## Work required:
Give back, exactly as written, the lines from the beginning of the listing through the one that contains "imported = [obj".

[start]

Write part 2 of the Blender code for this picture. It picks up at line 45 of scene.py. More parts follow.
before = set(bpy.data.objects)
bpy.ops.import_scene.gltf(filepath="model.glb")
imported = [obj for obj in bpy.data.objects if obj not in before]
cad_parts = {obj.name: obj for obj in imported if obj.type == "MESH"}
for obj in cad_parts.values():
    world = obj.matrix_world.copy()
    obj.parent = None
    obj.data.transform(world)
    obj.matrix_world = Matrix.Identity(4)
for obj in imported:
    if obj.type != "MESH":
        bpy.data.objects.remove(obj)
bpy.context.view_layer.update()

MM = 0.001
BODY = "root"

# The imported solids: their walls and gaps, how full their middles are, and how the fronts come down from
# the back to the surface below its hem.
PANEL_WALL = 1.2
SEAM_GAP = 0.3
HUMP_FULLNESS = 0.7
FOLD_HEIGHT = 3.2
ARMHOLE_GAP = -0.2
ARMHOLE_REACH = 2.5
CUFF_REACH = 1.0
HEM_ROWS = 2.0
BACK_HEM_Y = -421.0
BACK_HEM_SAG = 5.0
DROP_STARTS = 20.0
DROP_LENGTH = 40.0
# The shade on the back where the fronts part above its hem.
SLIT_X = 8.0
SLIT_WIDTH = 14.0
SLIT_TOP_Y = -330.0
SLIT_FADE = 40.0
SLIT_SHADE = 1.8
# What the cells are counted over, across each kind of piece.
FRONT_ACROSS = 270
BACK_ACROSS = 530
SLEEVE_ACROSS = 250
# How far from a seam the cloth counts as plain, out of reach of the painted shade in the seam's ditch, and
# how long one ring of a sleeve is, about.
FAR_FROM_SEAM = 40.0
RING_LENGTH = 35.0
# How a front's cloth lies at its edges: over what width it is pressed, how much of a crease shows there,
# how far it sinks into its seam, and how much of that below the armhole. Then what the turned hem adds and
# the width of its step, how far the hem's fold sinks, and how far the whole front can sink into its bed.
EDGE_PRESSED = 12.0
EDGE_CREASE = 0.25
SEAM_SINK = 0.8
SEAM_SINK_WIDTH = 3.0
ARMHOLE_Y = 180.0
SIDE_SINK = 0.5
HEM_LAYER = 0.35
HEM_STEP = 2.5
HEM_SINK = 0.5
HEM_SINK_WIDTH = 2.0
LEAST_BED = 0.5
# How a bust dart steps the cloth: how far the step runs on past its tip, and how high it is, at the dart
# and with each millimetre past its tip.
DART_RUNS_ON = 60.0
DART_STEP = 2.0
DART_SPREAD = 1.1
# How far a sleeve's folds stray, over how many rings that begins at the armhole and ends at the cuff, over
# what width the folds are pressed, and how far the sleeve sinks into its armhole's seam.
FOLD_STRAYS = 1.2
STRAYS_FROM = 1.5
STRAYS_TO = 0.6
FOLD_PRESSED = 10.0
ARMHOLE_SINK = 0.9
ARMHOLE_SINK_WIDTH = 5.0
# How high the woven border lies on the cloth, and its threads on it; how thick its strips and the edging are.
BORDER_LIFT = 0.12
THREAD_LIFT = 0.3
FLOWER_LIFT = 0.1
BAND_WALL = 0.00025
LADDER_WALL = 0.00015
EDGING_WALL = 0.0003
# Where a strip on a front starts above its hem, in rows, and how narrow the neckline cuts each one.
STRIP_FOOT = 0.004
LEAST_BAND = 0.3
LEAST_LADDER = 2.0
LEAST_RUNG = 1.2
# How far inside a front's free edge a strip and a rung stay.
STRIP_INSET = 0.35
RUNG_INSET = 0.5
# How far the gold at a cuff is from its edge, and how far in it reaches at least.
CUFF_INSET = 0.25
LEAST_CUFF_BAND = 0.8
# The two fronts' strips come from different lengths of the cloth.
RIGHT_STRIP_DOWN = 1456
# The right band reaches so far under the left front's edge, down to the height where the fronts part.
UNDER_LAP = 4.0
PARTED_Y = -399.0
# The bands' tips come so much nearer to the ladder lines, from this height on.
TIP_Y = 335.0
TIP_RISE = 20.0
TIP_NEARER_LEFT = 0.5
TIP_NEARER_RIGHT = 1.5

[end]

## Solution for this exercise:
Write part 2 of the Blender code for this picture. It picks up at line 45 of scene.py. More parts follow.
before = set(bpy.data.objects)
bpy.ops.import_scene.gltf(filepath="model.glb")
imported = [obj for obj in bpy.data.objects if obj not in before]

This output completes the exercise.